Researchers announce breakthrough in understanding COVID-19-related heart disease

A group of Australian researchers have delved into the reasons why many COVID-19 patients also experience heart trauma, and revealed new avenues for effective treatment.

Recent evidence suggests roughly a quarter of patients hospitalized with severe COVID-19 sustained some form of cardiovascular injury, and up to two-thirds experienced inflammation in the heart. A study released Thursday by Australia’s QIMR Berghofer Medical Research Institute revealed some of the ways COVID-19 causes this damage, and identified a class of drugs that could potentially protect against or reverse cardiac trauma.

“We thought understanding the biological basis of the heart damage was critical for identifying drugs with a much higher chance of success,” Head of QIMR Berghofer’s Cardiac Bioengineering Research Group, Associate Professor James Hudson said.  Results showed that in severe cases of COVID-19, the immune system overreacts, releasing inflammatory molecules called cytokines into the bloodstream. Dubbed a “cytokine storm,” the reaction can damage a number of organs, including the heart.

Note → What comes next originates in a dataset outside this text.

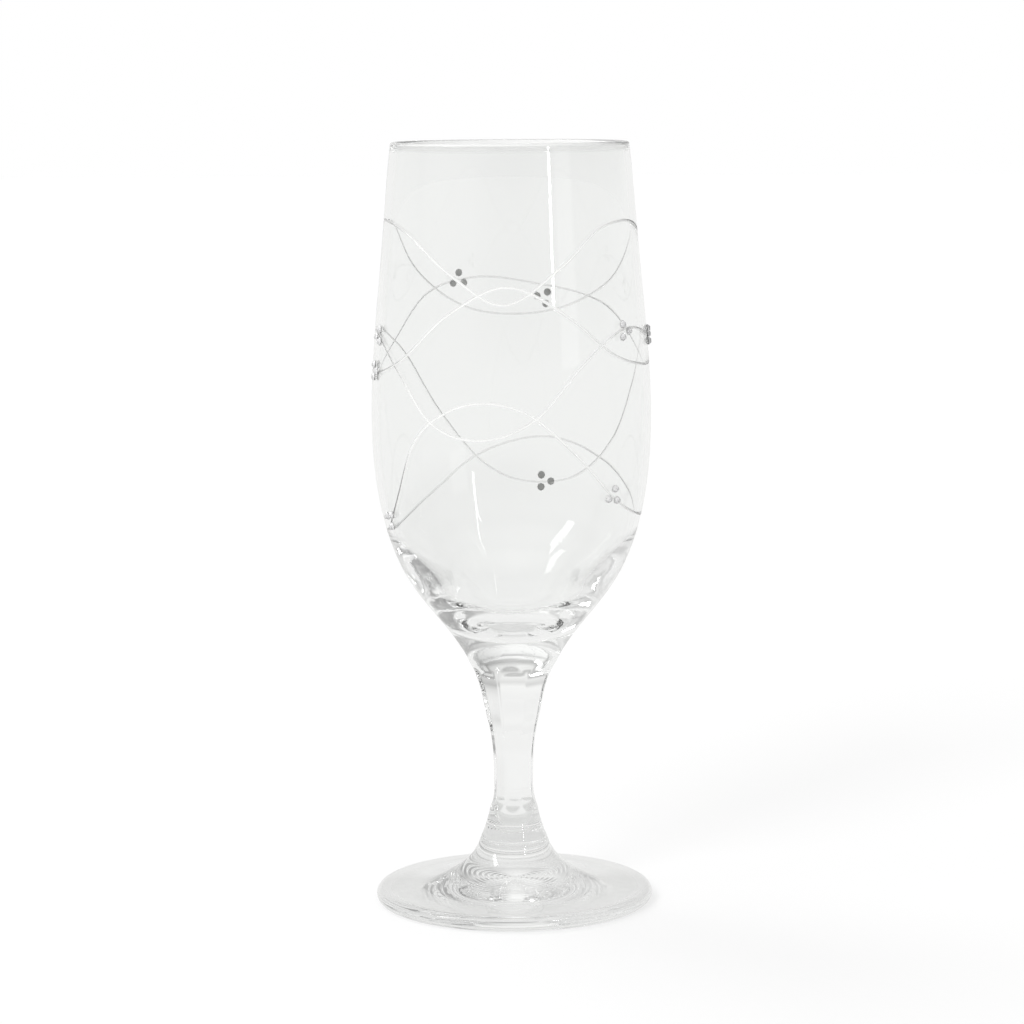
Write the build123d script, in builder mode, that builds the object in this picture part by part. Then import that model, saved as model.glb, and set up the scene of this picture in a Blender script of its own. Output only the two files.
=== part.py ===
# Stemmed tulip flute of clear glass: a blown bowl, a stem with ground flats and a round foot, fused
# end to end, with small flat-backed stones glued to the bowl in threes.
# The origin is the centre of the circle that the foot stands on. Angles round the glass are in degrees
# from -Y, towards +X. Outlines are drawn in the XZ plane and turned about Z.

import os
from math import atan2, cos, degrees, radians, sin

from build123d import *

# Driving dimensions, in millimetres
total_height = 187.0
foot_joint_height = 15.5  # where the foot's collar meets the stem
bowl_joint_height = 62.0  # where the stem meets the bowl's underside

rim_diameter = 57.8
belly_diameter = 68.1
belly_rise = 56.0  # each rise on the bowl is measured up from the bowl joint
shoulder_diameter = 61.8
shoulder_rise = 31.5
base_diameter = 50.4
base_rise = 18.0
bowl_joint_diameter = 23.8
wall = 1.5
base_wall = 4.0  # measured level at the base, where the wall thickens into the floor
floor_thickness = 6.8  # solid glass under the middle of the inside

waist_diameter = 10.5
waist_rise = 16.0  # each rise on the stem is measured up from the foot joint
flare_diameter = 15.6
flare_rise = 34.5
foot_joint_diameter = 16.6
flat_count = 8
flat_depth = 0.5  # ground off the round stem at its waist
flat_start_rise = 7.6
flat_end_drop = 2.0  # from the bowl joint down to where the flats run out
seam_rounding = 0.5  # of the stem and the foot beside the foot joint

foot_diameter = 68.4
foot_edge = 3.6  # thickness of the foot's rounded edge
foot_dome = 1.4  # hollow under the middle of the foot
contact_ring_width = 2.6

stone_diameter = 2.0
stone_height = 0.95
girdle_height = 0.25
table_diameter = 1.0
facet_count = 8
stone_spacing = 3.0  # between the centres of the three stones of a group
glue_thickness = 0.1
glue_inset = 0.1  # from the edge of a stone in to the edge of its glue
seat_margin = 0.12  # from the edge of a stone out to the edge of its seat
seat_depth = 0.06  # of the seat's ground flat under the middle of a stone

# Groups of three stones: angle round the glass, share of the bowl's height, and turn of the triangle
stone_groups = [
    (-69, 0.632, 20),
    (-72, 0.564, -30),
    (-63, 0.280, 50),
    (58, 0.644, -25),
    (91, 0.626, 90),
    (50, 0.332, 10),
    (168, 0.308, 30),
    (208, 0.720, 0),
    (168, 0.682, -40),
]

# Derived sizes
bowl_height = total_height - bowl_joint_height
base_height = bowl_joint_height + base_rise
shoulder_height = bowl_joint_height + shoulder_rise
belly_height = bowl_joint_height + belly_rise
lip_height = total_height - wall / 2
neck_height = belly_height + 0.63 * (lip_height - belly_height)
neck_radius = (0.45 * belly_diameter + 0.55 * rim_diameter) / 2
waist_height = foot_joint_height + waist_rise

# Slopes of the outlines, as steps outwards and up
lip_slope = (-0.12, 1)
base_inside_slope = (0.8, 1)
joint_slope = (0.57, 1)  # shared by the bowl and the stem where they meet
flare_slope = (0.28, 1)
foot_joint_slope = (-0.5, 1)
upright = (0, 1)

os.makedirs("parts", exist_ok=True)


def save(part, label):
    part.label = label
    export_step(part, f"parts/{label}.step")


def level(outline, height):
    """Radius of an outline at a height, and its lean outwards in degrees from upright."""
    low, high = 0.0, 1.0
    while high - low > 1e-7:
        middle = (low + high) / 2
        if (outline @ middle).Y < height:
            low = middle
        else:
            high = middle
    slope = outline % low
    return (outline @ low).X, degrees(atan2(slope.X, slope.Y))


def wall_slope(height):
    """Direction of the bowl's wall at a height, which its inside follows."""
    lean = radians(level(outside, height)[1])
    return sin(lean), cos(lean)


def seat_plane(angle, height):
    """The ground flat under one stone, facing straight out of the bowl's wall."""
    radius, lean = level(outside, height)
    around = Vector(sin(radians(angle)), -cos(radians(angle)), 0)
    outward = around * cos(radians(lean)) - Vector(0, 0, sin(radians(lean)))
    middle = around * radius + Vector(0, 0, height) - outward * seat_depth
    return Plane(origin=middle, x_dir=around.cross(Vector(0, 0, 1)), z_dir=outward)


def group_seats(angle, share, turn):
    """The seats of one group of stones, at the corners of an even triangle."""
    height = bowl_joint_height + share * bowl_height
    radius = level(outside, height)[0]
    reach = stone_spacing / 3**0.5
    corners = [radians(turn + 120 * corner) for corner in range(3)]
    sideways = [degrees(reach * sin(corner) / radius) for corner in corners]
    upwards = [reach * cos(corner) for corner in corners]
    return [seat_plane(angle + side, height + up) for side, up in zip(sideways, upwards)]


# Bowl: a thin wall on a thick solid bottom, with a ground flat under each stone
outside = Spline(
    (bowl_joint_diameter / 2, bowl_joint_height),
    (base_diameter / 2, base_height),
    (shoulder_diameter / 2, shoulder_height),
    (belly_diameter / 2, belly_height),
    (neck_radius, neck_height),
    (rim_diameter / 2, lip_height),
    tangents=[joint_slope, lip_slope],
)
thin_wall_heights = [shoulder_height, belly_height, neck_height, lip_height]
seats = [group_seats(*group) for group in stone_groups]
turned_from_left = Plane((0, 0, 0), x_dir=(-1, 0, 0), z_dir=(0, 1, 0))  # seam clear of the stones

with BuildPart() as bowl:
    with BuildSketch(turned_from_left):
        with BuildLine():
            add(outside)
            inside = Spline(
                (0, bowl_joint_height + floor_thickness),
                (base_diameter / 2 - base_wall, base_height),
                (shoulder_diameter / 2 - wall, shoulder_height),
                (belly_diameter / 2 - wall, belly_height),
                (neck_radius - wall, neck_height),
                (rim_diameter / 2 - wall, lip_height),
                tangents=[(1, 0), base_inside_slope, *map(wall_slope, thin_wall_heights)],
            )
            lip_top = (rim_diameter / 2 - wall / 2, total_height)
            ThreePointArc(outside @ 1, lip_top, inside @ 1)
            Polyline(inside @ 0, (0, bowl_joint_height), outside @ 0)
        make_face()
    revolve(axis=Axis.Z)
    for seat in sum(seats, []):
        with BuildSketch(seat):
            Circle(stone_diameter / 2 + seat_margin)
    extrude(amount=wall, mode=Mode.SUBTRACT)

save(bowl.part, "bowl")

# Stem: round, with flats ground along it that fade out into the round at both ends
stem_side = Spline(
    (foot_joint_diameter / 2, foot_joint_height),
    (waist_diameter / 2, waist_height),
    (flare_diameter / 2, foot_joint_height + flare_rise),
    (bowl_joint_diameter / 2, bowl_joint_height),
    tangents=[foot_joint_slope, upright, flare_slope, joint_slope],
)
flat_start = foot_joint_height + flat_start_rise
flat_end = bowl_joint_height - flat_end_drop
flat_middle = (waist_height + flat_end) / 2
flat_middle_slope = (0.25, 1)

with BuildPart() as flat:
    with BuildSketch(Plane.XZ):
        with BuildLine():
            flat_line = Spline(
                (level(stem_side, flat_start)[0], flat_start),
                (waist_diameter / 2 - flat_depth, waist_height),
                (level(stem_side, flat_middle)[0] - flat_depth, flat_middle),
                (level(stem_side, flat_end)[0], flat_end),
                tangents=[(-0.6, 1), upright, flat_middle_slope, (0.85, 1)],
            )
            clear_of_stem = bowl_joint_diameter
            Polyline(
                flat_line @ 0,
                (clear_of_stem, flat_start),
                (clear_of_stem, flat_end),
                flat_line @ 1,
            )
        make_face()
    extrude(amount=bowl_joint_diameter / 2, both=True)

with BuildPart() as stem:
    with BuildSketch(Plane.XZ):
        with BuildLine():
            add(stem_side)
            Polyline(
                stem_side @ 1, (0, bowl_joint_height), (0, foot_joint_height), stem_side @ 0
            )
        make_face()
    revolve(axis=Axis.Z)
    with PolarLocations(0, flat_count):
        add(flat.part, mode=Mode.SUBTRACT)
    fillet(stem.edges().group_by(Axis.Z)[0], seam_rounding)

save(stem.part, "stem")

# Foot: a round plate with a rounded edge, rising to the collar, hollow underneath
foot_radius = foot_diameter / 2
contact_radius = foot_radius - foot_edge / 3

with BuildPart() as foot:
    with BuildSketch(Plane.XZ):
        with BuildLine():
            contact_inner = (contact_radius - contact_ring_width, 0)
            dome_middle = (contact_inner[0] / 2, foot_dome * 0.75)
            ThreePointArc((0, foot_dome), dome_middle, contact_inner)
            Line(contact_inner, (contact_radius, 0))
            edge = ThreePointArc(
                (contact_radius, 0),
                (foot_radius, foot_edge / 2),
                (foot_radius - foot_edge / 2, foot_edge),
            )
            top = Spline(
                edge @ 1,
                (foot_joint_diameter / 2 + 5, foot_edge + 0.4 * (foot_joint_height - foot_edge)),
                (foot_joint_diameter / 2, foot_joint_height),
                tangents=[(-1, 0.12), (-0.25, 1)],
            )
            Polyline(top @ 1, (0, foot_joint_height), (0, foot_dome))
        make_face()
    revolve(axis=Axis.Z)
    fillet(foot.edges().group_by(Axis.Z)[-1], seam_rounding)

save(foot.part, "foot")

# Stones: each has a round-cut crown over a thin girdle, and its foiled flat back sits in glue
for group, group_of_seats in enumerate(seats, start=1):
    for place, seat in enumerate(group_of_seats, start=1):
        back = seat.offset(glue_thickness)
        girdle_top = back.offset(girdle_height)

        with BuildPart() as glue:
            with BuildSketch(seat):
                Circle(stone_diameter / 2 - glue_inset)
            extrude(amount=glue_thickness)
        save(glue.part, f"glue_{group}_{place}")

        with BuildPart() as stone:
            with BuildSketch(back):
                RegularPolygon(stone_diameter / 2, facet_count)
            extrude(amount=girdle_height)
            with BuildSketch(girdle_top):
                RegularPolygon(stone_diameter / 2, facet_count)
            with BuildSketch(back.offset(stone_height)):
                RegularPolygon(table_diameter / 2, facet_count)
            loft()
        save(stone.part, f"stone_{group}_{place}")
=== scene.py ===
import bpy
import numpy as np
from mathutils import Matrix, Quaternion, Vector


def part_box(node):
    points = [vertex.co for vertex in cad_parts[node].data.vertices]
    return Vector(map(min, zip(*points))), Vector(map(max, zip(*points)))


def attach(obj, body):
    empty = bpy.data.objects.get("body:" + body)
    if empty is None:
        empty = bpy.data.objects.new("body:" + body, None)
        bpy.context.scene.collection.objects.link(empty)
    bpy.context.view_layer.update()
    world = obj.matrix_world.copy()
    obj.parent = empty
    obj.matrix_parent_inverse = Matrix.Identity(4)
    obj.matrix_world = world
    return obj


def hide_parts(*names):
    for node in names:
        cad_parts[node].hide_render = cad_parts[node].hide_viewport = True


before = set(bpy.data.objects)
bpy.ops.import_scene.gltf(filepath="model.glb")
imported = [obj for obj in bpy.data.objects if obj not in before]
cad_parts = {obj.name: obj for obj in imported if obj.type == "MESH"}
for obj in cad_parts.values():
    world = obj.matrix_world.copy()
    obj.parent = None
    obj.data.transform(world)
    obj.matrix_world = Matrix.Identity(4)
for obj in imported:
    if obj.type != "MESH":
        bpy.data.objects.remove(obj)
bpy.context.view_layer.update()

mm = 0.001
body = "root"


# A shader socket as a value: plain expressions on it add Math nodes
class Wire:
    def __init__(self, tree, socket=None):
        self.tree = tree
        self.socket = socket  # none on the sheet that a material starts from

    def node(self, kind, settings, values):
        # settings are set first, then the values or wires of the sockets
        made = self.tree.nodes.new(kind)
        for name, value in settings.items():
            if name == "stops":
                setStops(made.color_ramp, value)
            else:
                setattr(made, name, value)
        for name, value in values.items():
            if isinstance(value, Wire):
                value.into(made, name)
            else:
                made.inputs[name].default_value = value
        return Wire(self.tree, made.outputs[0])

    def output(self, name):
        # another output of the same node
        return Wire(self.tree, self.socket.node.outputs[name])

    def into(self, node, name):
        self.tree.links.new(self.socket, node.inputs[name])

    def maths(self, operation, first, second):
        return self.node("ShaderNodeMath", {"operation": operation}, {0: first, 1: second})

    def __add__(self, other):
        return self.maths("ADD", self, other)

    def __radd__(self, other):
        return self.maths("ADD", other, self)

    def __sub__(self, other):
        return self.maths("SUBTRACT", self, other)

    def __rsub__(self, other):
        return self.maths("SUBTRACT", other, self)

    def __mul__(self, other):
        return self.maths("MULTIPLY", self, other)

    def __rmul__(self, other):
        return self.maths("MULTIPLY", other, self)

    def __pow__(self, other):
        return self.maths("POWER", self, other)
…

On the basis of the findings, Canadian company Resverlogix has expanded a clinical trial of the drug, apabetalone in COVID-19 patients, to examine if it can treat heart damage. To conduct the study, the team at QIMR Berghofer used thousands of lab-grown, miniature human heart organoids which they exposed to the blood of COVID-19 patients. “We exposed the bioengineered, stem-cell-derived heart tissue to COVID-19 patient blood and found it caused dysfunction even when the virus didn’t infect the tissue,” Hudson explained. “We then used our mini heart organoids to screen several existing drugs that inhibit this protein and found they can prevent and reverse the damage.”

One of the drugs that proved effective at blocking the inflammatory response was apabetalone, which due to being a focus of clinical trials for cardiovascular disease for more than five years, could be available to treat COVID-19 patients sooner. The research was supported by funding from the Queensland state government, and fast-tracked by the Australian federal government’s Medical Research Future Fund (MRFF) which helps identify potential new treatments for COVID-19.

“Professor Hudson’s cardiac organoid research has been world leading, and provides a way to quickly test potential new drugs,” Queensland Health Minister Yvette D’Ath said.